Observing US: A column about America, by Marylaine Block originally published by Fox News Online, 1998-2000 |
#36, May 12, 1999
MECHANICAL FIX
by Marylaine BlockI often wonder why we think machines can solve our problems. Do we want to keep murderous kids from running wild in school? Our solution is a metal detector. To protect kids from dangerous web sites and smutty TV shows, our solutions are filter software and the V-Chip.It is, of course, especially odd that we think technology will fix problems that technology helped create.
But none of these are first and foremost technological problems -- they are human problems, of trust, of getting along together, problems rooted deep in our history and culture. Why do we think machines can solve them?
Probably because for Americans, machines have always served social and psychological needs as much as practical needs. We cherished our guns not just because they defended us from hostile natives, but because they defended us against encroaching government. Guns are indissolubly linked in the American psyche with independence and freedom.
We have used machines both to isolate ourselves and to bring us together. Railroads weren't just a means of transportation for us but a means for asserting our "manifest destiny," opening the entire continent for us to roam in. Dams that brought water and power to arid states opened up more space for Americans to claim as home, and air conditioners made it possible for people to live in desert and tropical climates (virtually all the growth in sun belt states came after the widespread adoption of air conditioners). The automobile was the perfect agent for our restless quest for freedom.
The telegraph, telephone and internet, on the other hand, tied our enormous country together, and made it possible for us to stay in touch with the people we left behind.

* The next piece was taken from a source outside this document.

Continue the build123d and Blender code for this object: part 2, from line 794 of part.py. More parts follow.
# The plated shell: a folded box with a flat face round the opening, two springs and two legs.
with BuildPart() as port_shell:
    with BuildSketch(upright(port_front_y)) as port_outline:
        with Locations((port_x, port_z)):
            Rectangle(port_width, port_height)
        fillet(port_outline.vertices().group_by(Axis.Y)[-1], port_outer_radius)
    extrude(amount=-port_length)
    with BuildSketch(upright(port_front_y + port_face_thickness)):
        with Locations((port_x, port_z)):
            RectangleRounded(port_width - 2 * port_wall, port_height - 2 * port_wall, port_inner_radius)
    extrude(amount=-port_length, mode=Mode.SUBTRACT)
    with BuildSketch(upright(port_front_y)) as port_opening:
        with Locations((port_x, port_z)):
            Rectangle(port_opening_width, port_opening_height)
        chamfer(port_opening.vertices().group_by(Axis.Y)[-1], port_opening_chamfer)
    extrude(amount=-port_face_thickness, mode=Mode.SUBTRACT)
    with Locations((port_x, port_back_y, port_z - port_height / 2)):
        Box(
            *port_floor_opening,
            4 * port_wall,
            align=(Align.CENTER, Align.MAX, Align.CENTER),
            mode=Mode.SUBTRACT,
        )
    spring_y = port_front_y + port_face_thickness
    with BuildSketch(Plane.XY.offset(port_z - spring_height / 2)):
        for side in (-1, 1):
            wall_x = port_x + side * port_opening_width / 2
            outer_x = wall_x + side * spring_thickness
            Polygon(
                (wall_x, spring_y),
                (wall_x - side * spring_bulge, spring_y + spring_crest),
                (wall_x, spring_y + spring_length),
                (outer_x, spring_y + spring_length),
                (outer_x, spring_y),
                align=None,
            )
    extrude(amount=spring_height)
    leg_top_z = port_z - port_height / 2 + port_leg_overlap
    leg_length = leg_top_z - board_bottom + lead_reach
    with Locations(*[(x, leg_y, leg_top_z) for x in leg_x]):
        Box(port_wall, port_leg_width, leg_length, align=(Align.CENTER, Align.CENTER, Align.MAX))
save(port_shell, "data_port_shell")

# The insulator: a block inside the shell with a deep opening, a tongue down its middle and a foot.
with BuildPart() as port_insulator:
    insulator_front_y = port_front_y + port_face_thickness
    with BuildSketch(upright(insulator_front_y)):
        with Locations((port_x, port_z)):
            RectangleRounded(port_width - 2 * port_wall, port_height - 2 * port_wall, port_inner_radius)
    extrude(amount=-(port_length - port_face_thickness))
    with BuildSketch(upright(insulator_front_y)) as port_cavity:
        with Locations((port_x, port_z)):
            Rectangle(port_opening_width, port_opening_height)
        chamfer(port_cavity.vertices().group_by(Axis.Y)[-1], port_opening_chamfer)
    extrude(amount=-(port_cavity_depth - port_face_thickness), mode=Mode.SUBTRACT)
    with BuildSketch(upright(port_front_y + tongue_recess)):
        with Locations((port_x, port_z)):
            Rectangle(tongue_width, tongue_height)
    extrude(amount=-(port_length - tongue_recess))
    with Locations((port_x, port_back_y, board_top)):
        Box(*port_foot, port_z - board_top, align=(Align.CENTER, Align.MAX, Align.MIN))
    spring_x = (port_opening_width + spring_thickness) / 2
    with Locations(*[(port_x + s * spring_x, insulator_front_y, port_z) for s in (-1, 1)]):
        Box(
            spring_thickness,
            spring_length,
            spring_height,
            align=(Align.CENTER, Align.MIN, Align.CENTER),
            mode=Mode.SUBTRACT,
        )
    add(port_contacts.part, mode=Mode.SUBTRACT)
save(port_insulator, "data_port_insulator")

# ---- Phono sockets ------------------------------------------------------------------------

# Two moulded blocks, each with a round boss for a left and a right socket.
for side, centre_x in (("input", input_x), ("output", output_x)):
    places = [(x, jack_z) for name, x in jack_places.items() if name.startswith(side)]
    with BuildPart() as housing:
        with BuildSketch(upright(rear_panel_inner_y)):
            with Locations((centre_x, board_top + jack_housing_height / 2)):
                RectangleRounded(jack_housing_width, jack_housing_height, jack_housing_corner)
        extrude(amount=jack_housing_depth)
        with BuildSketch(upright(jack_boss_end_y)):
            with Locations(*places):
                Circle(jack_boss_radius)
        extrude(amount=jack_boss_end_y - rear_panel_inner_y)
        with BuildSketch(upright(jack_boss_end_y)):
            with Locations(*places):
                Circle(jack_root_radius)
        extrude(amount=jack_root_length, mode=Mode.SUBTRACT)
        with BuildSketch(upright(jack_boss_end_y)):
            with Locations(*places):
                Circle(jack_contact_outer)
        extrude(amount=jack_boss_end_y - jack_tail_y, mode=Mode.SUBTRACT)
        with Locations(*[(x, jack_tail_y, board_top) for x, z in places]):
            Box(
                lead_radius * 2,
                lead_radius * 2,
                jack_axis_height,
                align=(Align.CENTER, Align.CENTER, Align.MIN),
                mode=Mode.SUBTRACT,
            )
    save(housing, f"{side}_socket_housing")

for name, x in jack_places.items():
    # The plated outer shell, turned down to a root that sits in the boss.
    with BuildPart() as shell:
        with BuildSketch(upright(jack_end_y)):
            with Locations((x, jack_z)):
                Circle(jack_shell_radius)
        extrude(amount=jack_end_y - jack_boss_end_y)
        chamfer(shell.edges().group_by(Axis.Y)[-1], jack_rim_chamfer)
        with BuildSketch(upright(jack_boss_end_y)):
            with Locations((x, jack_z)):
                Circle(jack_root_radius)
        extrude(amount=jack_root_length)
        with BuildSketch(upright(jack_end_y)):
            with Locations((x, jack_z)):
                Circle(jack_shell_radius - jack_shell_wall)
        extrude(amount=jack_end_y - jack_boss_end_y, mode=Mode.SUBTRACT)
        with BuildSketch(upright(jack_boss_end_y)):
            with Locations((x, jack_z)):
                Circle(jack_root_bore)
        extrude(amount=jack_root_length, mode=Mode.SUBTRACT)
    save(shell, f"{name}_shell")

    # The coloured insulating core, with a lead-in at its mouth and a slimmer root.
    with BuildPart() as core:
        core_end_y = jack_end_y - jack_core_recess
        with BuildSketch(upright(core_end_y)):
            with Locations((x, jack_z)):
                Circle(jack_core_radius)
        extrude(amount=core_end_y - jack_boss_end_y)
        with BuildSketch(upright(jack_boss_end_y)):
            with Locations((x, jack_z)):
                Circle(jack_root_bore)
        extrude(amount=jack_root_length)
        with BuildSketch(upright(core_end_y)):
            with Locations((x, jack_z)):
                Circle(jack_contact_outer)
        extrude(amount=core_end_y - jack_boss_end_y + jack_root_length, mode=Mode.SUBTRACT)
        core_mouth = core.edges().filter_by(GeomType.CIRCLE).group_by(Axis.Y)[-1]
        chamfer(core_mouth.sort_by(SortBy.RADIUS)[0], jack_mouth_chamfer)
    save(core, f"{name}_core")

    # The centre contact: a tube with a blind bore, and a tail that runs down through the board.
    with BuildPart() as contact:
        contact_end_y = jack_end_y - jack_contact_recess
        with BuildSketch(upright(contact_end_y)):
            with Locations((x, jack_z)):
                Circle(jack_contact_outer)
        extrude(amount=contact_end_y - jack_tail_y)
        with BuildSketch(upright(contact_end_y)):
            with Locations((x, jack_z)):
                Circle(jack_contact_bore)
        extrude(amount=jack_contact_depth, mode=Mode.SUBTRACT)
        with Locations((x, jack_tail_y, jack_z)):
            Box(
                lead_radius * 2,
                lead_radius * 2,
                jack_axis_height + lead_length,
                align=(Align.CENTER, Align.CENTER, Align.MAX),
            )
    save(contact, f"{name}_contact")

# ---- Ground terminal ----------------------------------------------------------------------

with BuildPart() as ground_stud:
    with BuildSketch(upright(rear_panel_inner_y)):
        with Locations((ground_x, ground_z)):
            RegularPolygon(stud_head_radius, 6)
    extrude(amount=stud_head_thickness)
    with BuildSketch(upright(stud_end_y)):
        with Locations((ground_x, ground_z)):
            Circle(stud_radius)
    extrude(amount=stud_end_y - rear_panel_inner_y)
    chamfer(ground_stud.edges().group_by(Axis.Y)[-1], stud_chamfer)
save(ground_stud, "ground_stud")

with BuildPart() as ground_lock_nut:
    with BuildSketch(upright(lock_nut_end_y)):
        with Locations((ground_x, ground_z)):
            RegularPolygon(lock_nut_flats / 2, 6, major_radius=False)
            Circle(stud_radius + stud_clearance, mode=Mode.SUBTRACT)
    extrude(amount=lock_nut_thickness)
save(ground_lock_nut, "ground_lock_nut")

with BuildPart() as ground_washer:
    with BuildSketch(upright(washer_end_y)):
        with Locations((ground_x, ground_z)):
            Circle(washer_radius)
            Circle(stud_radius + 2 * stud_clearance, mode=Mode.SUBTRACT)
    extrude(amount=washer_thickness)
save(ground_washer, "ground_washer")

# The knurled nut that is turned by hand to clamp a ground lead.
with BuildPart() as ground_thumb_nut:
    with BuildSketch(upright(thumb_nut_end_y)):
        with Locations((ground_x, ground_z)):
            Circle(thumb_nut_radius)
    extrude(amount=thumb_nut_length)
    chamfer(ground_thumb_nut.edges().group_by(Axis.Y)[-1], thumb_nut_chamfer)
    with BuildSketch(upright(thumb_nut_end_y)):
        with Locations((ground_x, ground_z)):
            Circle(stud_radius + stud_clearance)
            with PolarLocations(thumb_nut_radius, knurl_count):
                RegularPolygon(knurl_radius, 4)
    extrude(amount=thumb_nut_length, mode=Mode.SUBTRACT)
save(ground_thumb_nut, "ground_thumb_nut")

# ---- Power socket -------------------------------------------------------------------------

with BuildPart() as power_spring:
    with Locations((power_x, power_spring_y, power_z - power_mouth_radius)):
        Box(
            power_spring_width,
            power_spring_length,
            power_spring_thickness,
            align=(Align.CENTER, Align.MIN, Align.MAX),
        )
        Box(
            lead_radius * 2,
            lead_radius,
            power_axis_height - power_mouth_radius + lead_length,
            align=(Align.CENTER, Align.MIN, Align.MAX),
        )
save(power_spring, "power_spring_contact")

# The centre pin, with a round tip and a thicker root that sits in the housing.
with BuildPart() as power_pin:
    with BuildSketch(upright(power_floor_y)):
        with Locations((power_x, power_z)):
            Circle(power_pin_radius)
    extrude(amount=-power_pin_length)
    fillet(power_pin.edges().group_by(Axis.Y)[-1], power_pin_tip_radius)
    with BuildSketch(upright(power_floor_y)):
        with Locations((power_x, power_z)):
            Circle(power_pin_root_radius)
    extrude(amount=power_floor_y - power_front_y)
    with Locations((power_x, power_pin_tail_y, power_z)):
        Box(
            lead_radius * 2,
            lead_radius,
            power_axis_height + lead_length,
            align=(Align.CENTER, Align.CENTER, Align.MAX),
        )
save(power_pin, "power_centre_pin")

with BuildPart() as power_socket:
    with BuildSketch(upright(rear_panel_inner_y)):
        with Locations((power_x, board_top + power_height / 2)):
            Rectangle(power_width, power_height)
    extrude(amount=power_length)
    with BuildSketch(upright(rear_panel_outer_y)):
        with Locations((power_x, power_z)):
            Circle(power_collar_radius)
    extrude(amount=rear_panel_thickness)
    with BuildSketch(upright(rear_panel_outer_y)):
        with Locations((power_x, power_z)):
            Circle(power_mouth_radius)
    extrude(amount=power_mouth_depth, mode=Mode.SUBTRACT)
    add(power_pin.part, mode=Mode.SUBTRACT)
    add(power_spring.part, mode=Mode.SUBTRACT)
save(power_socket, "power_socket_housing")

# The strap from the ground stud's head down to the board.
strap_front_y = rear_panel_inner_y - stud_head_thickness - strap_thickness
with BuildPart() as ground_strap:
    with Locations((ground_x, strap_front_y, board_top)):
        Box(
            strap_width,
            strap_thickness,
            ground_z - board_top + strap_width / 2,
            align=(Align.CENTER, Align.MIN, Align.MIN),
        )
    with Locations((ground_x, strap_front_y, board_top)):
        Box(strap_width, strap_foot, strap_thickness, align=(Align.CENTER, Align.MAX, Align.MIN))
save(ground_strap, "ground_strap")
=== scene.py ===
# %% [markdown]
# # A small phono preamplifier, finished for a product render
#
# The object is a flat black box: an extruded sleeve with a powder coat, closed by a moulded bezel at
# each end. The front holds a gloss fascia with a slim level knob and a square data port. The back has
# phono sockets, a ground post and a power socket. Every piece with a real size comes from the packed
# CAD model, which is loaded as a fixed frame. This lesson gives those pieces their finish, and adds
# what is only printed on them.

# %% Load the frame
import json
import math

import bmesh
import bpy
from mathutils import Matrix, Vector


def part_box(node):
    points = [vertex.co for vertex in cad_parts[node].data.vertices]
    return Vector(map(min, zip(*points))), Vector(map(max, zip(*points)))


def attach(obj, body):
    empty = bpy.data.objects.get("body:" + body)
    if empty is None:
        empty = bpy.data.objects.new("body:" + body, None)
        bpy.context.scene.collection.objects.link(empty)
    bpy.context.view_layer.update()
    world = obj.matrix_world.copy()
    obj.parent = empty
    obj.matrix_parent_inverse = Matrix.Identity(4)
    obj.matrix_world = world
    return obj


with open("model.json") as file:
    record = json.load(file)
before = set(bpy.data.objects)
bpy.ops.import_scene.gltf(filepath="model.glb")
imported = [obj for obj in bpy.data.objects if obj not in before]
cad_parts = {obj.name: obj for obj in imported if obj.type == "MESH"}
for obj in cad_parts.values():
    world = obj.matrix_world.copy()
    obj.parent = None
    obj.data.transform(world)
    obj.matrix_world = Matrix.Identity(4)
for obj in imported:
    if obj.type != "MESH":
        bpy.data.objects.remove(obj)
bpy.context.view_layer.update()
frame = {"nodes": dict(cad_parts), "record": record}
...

At first, radio and television brought us together, as mass audiences sharing common experiences: the reassurance of FDR's fireside chats, the shock of the assassination of a president, the mourning shared with his widow and children. Television even brought together nations, with the Live Aid concert to raise money for starving Africans.
But with the coming of cable television, there is no mass audience anymore, and there are few widely shared experiences other than media circuses like the OJ trial and disasters like Oklahoma City and Littleton. Our technologies have separated us again, in service to another cherished American value: choice. Why watch a State of the Union address when you can catch a rerun of Baywatch, an NBA game or a rockumentary on Jefferson Airplane?
We combine our technologies and values at will: togetherness, traveling by car on a family vacation. Apartness, solving the problem of squabbling kids in the back seat by installing an in-car entertainment system, with separate screens and headphones for each child.
We have used our machines to increase our control and extend our reach, even into outer space. We've used computers to make us smarter by increasing our ability to retrieve, exchange, analyze, and sort information (though they haven't increased our capacity to turn our information into wisdom).
Virtually all our technologies have become agents of another cherished value: buying and selling. We talk to clients on cell phones in the car on our way to meet with other clients. We buy and sell and auction things on the internet and QVC. We even put advertising on our rockets.
When Americans turn to technology to fix a human problem, we ARE asserting our values. For one thing, a technological fix saves time, and it's easier than trying to work out our differences:
Installing a V-Chip is easier than trying to persuade Hollywood producers and writers to tell less antisocial stories. Installing a filter takes less time than exploring the internet with our kids, and making sure they understand our values. Installing a metal detector is easier, God knows, than teaching kids to respect each other.
The problem is, that with all our machines for communicating, we aren't really getting through to each other any better than we ever did. Do you suppose that if we just pulled the plug on all our machines, we might start talking to each other? Might we get together and negotiate our differences?
If our technological fix for the Y2K bug doesn't work, of course, we may just have the chance to find out.